For me, the desire to have a natural birth all comes down to observing the downward spiral of having a baby in a hospital, with a doctor, the American way:
The mother is given Pitocin, to induce labor. Which causes longer, more intense contractions and cuts off oxygen to the baby, putting both the mother and the baby at risk, as well as potentially causing birth defects (even ADHD or Autism in the child later on, though not enough evidence can back this yet, but I won’t be surprised when it can).
So inducing labor increases the chances of having a C-Section by 50%, which puts both mother and child at greater risk. And the epidural slows down the birthing process- which in addition to the Pitocin, is another drug that may also affect the health of the baby.

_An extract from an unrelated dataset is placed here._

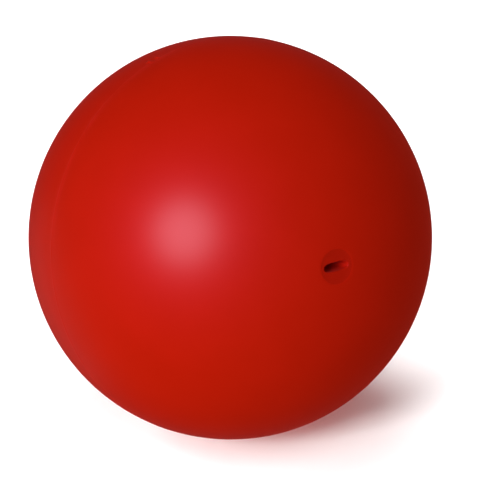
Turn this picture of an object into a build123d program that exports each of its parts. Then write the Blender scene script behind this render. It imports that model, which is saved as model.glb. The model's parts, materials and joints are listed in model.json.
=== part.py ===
from build123d import *
import os
from math import asin, cos, radians, sin, sqrt

# Massage ball: a hollow, one-piece skin of soft PVC, blown up through a self-sealing needle valve.
# Millimetres, +Z up, origin at the ball's centre. The valve faces -Y and looks a little upward.
# The skin's mould parts on a circle square to the valve's axis, a little nearer the valve than the centre.

# Ball
ball_radius = 50.0
wall = 3.0
valve_lift = 13.0  # angle of the valve's axis above the horizontal, in degrees

# Fine raised bead, about half a millimetre wide, that the mould's parting line leaves round the skin
bead_height = 0.12
bead_curve = 0.32
seam_offset = 1.4  # from the ball's centre to the parting line's plane, towards the valve

# Shallow dish over the valve: a flat floor and a gentle slope that runs out into the ball
dish_depth = 0.3  # from the ball's full radius down to the floor
dish_floor_radius = 3.9
dish_edge_radius = 4.7
dish_round = 4.0

# Boss inside the skin, moulded round the valve seat
boss_radius = 8.5
boss_depth = 9.0  # from the ball's full radius down to the boss's end
boss_blend = 1.5

# Valve seat: a sleeve moulded into the boss, with a flange under the boss's end
sleeve_radius = 6.0
seat_bore_radius = 3.6
flange_radius = 8.0
flange_thickness = 1.4
flange_round = 0.5

# Valve plug: its head fills the middle of the dish, its barb grips the seat from inside
head_radius = 4.2
head_thickness = 1.2
barb_radius = 4.1
barb_length = 1.8
nose_radius = 3.0

# Needle's way through the plug: an oblong pocket, whose floor closes to the self-sealing cut
pocket_mouth = (6.8, 2.3)  # length and width
pocket_floor = (5.0, 1.9)
pocket_depth = 3.8
cut = (3.0, 0.12)
cut_depth = 4.5

# Heights along the valve's axis, measured from the ball's centre
face_height = ball_radius - dish_depth
seat_top = face_height - head_thickness
boss_end = ball_radius - boss_depth
flange_end = boss_end - flange_thickness
plug_end = flange_end - barb_length

# The valve's axis, and the plane of all round profiles: x is the distance off the axis, y the height
valve_direction = Vector(0, -cos(radians(valve_lift)), sin(radians(valve_lift)))
valve_axis = Axis((0, 0, 0), valve_direction)
profile_plane = Plane((0, 0, 0), x_dir=(1, 0, 0), z_dir=Vector(1, 0, 0).cross(valve_direction))


def height_on_sphere(radius, off_axis):
    """Height along the axis at which a sphere of this radius is this far off the axis."""
    return sqrt(radius**2 - off_axis**2)


def height_on_slope(off_axis):
    """Height of the dish's slope this far off the axis."""
    rise = height_on_sphere(ball_radius, dish_edge_radius) - face_height
    return face_height + rise * (off_axis - dish_floor_radius) / (dish_edge_radius - dish_floor_radius)


def block(off_axis, bottom, top, mode=Mode.ADD):
    """A rectangle of the profile, from the axis out, which turns into a round block or hole."""
    with Locations((0, bottom)):
        Rectangle(off_axis, top - bottom, align=(Align.MIN, Align.MIN), mode=mode)


def corner(profile, off_axis, height):
    """The profile's corner nearest to this place."""
    return profile.vertices().sort_by_distance((off_axis, height, 0))[0]


def oblong(height, size):
    """An oblong with round ends, square to the valve's axis and long along X."""
    with BuildSketch(Plane(valve_direction * height, x_dir=(1, 0, 0), z_dir=valve_direction)) as outline:
        SlotOverall(*size)
    return outline.sketch


# The skin: ball and parting bead, hollowed out, with the boss, the dish and the way for the valve
seam_angle = asin(seam_offset / ball_radius)
bead_centre = Vector(cos(seam_angle), sin(seam_angle)) * (ball_radius + bead_height - bead_curve)
boss_root = height_on_sphere(ball_radius - wall, boss_radius)
dish_edge = (dish_edge_radius, height_on_sphere(ball_radius, dish_edge_radius))

with BuildPart() as ball_skin:
    with BuildSketch(profile_plane) as skin_profile:
        Circle(ball_radius)
        with Locations(bead_centre):
            Circle(bead_curve)
        Circle(ball_radius - wall, mode=Mode.SUBTRACT)
        block(boss_radius, boss_end, boss_root + wall / 2)
        block(sleeve_radius, boss_end, seat_top, mode=Mode.SUBTRACT)
        block(head_radius, seat_top, 2 * ball_radius, mode=Mode.SUBTRACT)
        with BuildLine():
            Polyline((head_radius, height_on_slope(head_radius)), dish_edge, (head_radius, ball_radius), close=True)
        make_face(mode=Mode.SUBTRACT)
        Rectangle(2 * ball_radius, 4 * ball_radius, align=(Align.MIN, Align.CENTER), mode=Mode.INTERSECT)
        fillet(corner(skin_profile, *dish_edge), dish_round)
        fillet(corner(skin_profile, boss_radius, boss_root), boss_blend)
    revolve(axis=valve_axis)
ball_skin.part.label = "ball_skin"

# The valve seat: sleeve and flange with one bore
with BuildPart() as valve_seat:
    with BuildSketch(profile_plane) as seat_profile:
        block(sleeve_radius, boss_end, seat_top)
        block(flange_radius, flange_end, boss_end)
        block(seat_bore_radius, flange_end, seat_top, mode=Mode.SUBTRACT)
        fillet(corner(seat_profile, flange_radius, flange_end), flange_round)
    revolve(axis=valve_axis)
valve_seat.part.label = "valve_seat"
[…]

Until last night, I had never witnessed a live human birth. But now I’ve seen at least four or five. All of them natural.
It’s pretty interesting to watch. I didn’t think it was gross, and I’m not artistic enough off a person to go on and on about how beautiful it was. It just seemed natural and normal. Like watching someone poop. But a baby came out instead.
The Business of Being Born does contain a large amount of nudity, as most of the mothers are nude while giving birth. But we were so intrigued by watching the births, that it didn’t register, “hey, this is porn”. It was just a woman giving birth. The documentary is not rated, because if it was, it may have to be rated NC-17. But to that I say, What Movie Rating Does Real Life Get?
One of the major reasons I now support natural birth (and denounce induced labor by a doctor, with certain exceptions) is the fact that in a hospital, the mother lays down flat on a bed. Common sense tells us that gravity will naturally help pull the baby out. Plus the fact that by having the mother lay down flat, it gives the baby less room to come out.
I also learned that when a baby is born naturally, “a love cocktail of hormones” is released by the mother, causing a unique bond to occur between the mother and the child.
This is where we’re headed. This is what we will attempt. A natural birth overseen by midwives. Yet just down the hall from an M.D. in case something goes wrong.